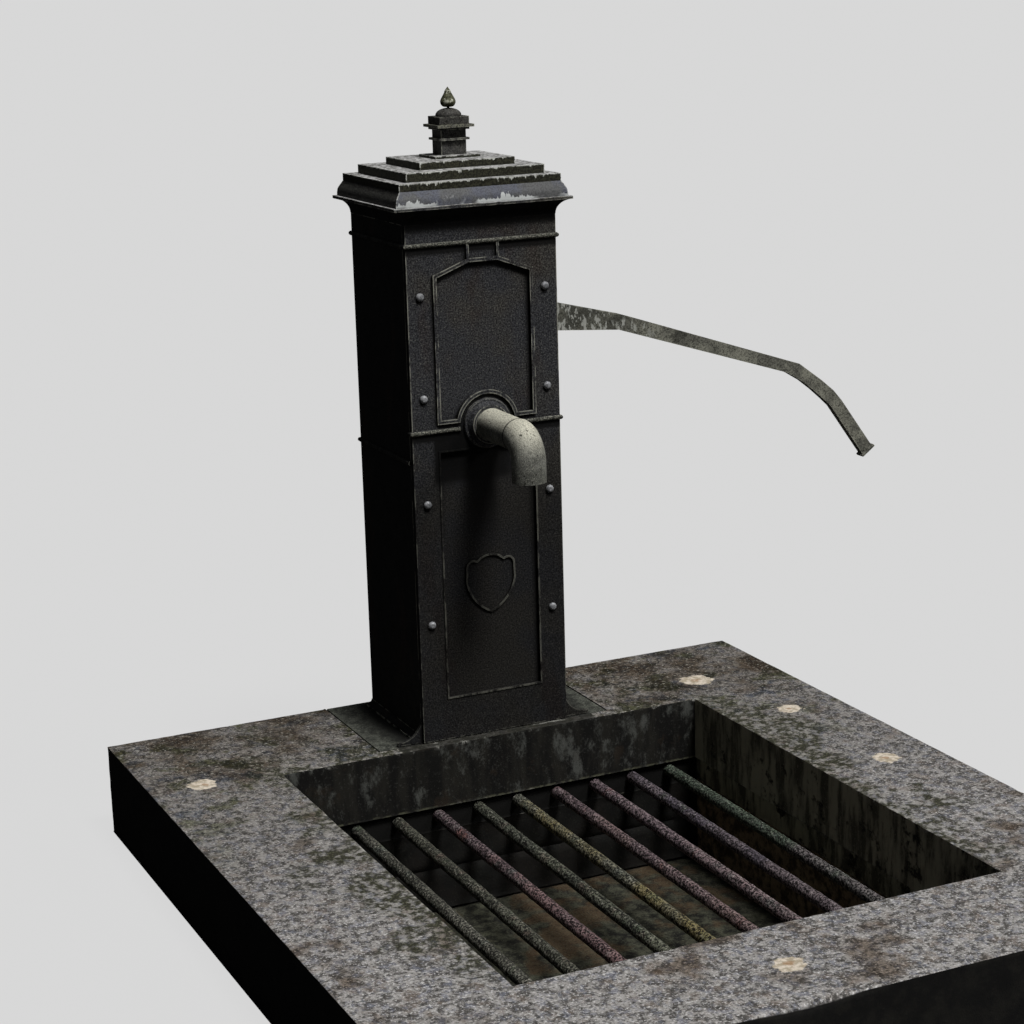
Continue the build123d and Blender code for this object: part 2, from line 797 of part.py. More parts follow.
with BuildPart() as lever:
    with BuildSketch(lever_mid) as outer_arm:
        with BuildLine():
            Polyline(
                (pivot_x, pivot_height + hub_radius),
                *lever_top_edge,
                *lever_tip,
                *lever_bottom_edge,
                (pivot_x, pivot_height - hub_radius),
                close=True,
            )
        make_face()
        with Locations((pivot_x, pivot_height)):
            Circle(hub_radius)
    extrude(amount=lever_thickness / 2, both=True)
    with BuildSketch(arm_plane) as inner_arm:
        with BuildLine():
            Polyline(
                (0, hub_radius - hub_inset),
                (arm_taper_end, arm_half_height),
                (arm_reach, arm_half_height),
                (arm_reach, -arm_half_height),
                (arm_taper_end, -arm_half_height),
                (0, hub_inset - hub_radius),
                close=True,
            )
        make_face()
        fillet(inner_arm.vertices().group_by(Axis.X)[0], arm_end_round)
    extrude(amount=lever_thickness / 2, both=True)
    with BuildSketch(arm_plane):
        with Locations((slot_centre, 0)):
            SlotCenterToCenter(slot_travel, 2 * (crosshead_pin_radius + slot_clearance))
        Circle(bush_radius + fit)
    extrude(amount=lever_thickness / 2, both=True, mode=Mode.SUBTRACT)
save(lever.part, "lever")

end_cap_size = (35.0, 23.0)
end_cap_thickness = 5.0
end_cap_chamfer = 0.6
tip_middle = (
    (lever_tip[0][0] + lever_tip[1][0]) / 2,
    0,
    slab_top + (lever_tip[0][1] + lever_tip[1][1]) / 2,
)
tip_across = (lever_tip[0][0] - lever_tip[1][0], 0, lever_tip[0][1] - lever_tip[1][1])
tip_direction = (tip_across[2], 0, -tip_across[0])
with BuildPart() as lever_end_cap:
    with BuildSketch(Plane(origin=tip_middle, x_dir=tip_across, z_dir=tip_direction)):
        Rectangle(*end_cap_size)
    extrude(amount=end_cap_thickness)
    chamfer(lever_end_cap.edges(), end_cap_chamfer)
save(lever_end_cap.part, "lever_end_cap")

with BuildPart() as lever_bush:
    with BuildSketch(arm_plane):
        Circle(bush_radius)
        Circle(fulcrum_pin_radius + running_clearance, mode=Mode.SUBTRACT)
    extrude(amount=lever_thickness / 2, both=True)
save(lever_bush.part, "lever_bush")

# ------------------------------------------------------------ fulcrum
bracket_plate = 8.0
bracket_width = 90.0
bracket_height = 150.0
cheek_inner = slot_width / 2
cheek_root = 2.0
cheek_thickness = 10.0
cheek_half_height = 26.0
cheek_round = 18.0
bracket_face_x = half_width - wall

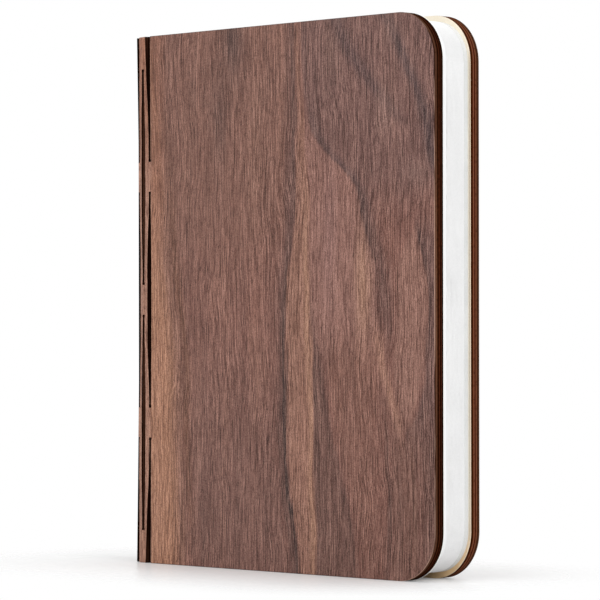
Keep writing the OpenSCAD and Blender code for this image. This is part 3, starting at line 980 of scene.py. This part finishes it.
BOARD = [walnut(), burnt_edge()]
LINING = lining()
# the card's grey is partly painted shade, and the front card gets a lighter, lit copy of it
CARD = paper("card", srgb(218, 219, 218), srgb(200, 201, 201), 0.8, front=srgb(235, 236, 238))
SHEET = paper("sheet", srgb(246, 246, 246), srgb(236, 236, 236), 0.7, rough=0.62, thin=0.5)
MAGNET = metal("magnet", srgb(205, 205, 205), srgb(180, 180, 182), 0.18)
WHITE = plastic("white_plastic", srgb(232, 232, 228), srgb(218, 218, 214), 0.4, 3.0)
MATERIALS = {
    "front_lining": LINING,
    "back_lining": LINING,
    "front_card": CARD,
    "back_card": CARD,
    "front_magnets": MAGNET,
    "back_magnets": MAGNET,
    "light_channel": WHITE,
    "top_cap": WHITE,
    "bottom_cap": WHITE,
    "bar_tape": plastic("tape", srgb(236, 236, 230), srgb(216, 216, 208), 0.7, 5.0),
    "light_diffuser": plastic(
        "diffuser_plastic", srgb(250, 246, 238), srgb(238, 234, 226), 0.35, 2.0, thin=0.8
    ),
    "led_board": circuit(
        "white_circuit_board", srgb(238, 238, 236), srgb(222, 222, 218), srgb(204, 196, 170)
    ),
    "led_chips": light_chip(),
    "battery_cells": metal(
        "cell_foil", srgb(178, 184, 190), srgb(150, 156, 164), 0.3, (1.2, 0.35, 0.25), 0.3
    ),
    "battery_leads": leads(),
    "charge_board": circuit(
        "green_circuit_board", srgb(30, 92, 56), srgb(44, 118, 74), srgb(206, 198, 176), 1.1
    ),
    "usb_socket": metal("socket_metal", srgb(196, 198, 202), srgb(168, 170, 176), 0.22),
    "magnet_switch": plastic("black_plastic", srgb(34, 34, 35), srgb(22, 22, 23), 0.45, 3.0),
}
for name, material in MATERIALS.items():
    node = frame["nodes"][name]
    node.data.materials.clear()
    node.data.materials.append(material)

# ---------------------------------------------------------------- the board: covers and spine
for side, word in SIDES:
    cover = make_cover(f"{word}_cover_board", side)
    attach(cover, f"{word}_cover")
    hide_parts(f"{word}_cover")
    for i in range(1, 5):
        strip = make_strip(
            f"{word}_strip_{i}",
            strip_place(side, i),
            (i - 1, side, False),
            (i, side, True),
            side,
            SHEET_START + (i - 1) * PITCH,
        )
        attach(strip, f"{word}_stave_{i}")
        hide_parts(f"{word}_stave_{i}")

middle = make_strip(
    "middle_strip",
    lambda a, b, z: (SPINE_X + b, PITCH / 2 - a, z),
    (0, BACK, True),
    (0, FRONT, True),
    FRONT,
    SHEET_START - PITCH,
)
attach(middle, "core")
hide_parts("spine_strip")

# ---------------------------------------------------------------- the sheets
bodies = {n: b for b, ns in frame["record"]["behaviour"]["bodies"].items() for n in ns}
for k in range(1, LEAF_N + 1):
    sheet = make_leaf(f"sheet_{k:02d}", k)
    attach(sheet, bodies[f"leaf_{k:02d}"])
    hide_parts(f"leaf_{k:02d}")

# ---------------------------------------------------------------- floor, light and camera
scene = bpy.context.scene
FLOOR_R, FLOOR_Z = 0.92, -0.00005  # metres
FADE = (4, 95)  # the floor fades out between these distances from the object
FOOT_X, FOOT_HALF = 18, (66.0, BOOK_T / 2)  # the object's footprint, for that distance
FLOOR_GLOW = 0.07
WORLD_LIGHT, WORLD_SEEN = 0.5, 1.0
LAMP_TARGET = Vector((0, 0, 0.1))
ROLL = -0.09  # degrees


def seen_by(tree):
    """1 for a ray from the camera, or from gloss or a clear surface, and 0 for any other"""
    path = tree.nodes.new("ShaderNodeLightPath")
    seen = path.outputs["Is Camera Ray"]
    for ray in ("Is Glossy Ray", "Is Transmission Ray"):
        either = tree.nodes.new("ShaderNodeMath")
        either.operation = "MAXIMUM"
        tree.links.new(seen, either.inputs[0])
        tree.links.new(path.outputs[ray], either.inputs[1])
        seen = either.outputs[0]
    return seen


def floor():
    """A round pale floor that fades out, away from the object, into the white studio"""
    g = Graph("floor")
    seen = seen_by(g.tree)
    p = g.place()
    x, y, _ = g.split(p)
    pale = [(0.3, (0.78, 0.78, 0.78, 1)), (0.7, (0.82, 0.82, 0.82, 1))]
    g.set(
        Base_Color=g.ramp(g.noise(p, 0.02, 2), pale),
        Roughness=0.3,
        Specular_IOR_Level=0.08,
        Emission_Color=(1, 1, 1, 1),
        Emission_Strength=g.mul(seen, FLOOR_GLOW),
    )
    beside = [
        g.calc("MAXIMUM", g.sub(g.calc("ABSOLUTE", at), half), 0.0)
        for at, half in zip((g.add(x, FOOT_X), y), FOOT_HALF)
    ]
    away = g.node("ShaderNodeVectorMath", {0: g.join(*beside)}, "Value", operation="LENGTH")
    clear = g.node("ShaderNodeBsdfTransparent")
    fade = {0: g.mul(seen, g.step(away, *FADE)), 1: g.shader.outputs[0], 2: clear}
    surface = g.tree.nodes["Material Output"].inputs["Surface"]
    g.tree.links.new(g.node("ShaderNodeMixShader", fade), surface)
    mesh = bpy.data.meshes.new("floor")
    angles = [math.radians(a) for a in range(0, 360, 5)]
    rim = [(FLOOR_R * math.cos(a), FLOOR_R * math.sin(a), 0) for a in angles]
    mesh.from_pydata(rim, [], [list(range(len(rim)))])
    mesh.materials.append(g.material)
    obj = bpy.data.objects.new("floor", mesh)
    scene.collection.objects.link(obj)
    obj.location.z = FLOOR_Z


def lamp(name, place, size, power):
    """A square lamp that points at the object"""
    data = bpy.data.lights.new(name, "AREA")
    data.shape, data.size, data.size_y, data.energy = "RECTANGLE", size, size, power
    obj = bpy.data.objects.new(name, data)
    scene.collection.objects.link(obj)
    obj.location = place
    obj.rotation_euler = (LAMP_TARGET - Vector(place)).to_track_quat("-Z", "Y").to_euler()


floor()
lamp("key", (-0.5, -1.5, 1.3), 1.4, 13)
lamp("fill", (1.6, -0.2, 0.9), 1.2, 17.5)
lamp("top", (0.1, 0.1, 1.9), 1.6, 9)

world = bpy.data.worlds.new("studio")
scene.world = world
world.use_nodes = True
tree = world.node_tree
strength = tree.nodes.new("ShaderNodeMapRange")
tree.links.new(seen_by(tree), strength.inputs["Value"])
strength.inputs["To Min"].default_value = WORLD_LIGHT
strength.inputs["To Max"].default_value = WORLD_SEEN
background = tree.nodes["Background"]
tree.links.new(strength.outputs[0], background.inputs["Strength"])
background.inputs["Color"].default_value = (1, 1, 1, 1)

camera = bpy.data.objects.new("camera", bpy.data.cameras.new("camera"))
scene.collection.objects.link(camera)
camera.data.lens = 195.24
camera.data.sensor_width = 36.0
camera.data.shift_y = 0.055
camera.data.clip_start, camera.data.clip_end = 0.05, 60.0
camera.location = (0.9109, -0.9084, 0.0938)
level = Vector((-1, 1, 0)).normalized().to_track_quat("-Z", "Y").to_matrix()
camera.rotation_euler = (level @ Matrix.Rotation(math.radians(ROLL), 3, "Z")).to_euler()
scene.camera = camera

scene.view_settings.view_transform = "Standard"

____

Note each line of the entries that has "attach" in it, and copy those lines.

Completed exercise:
    attach(cover, f"{word}_cover")
        attach(strip, f"{word}_stave_{i}")
attach(middle, "core")
    attach(sheet, bodies[f"leaf_{k:02d}"])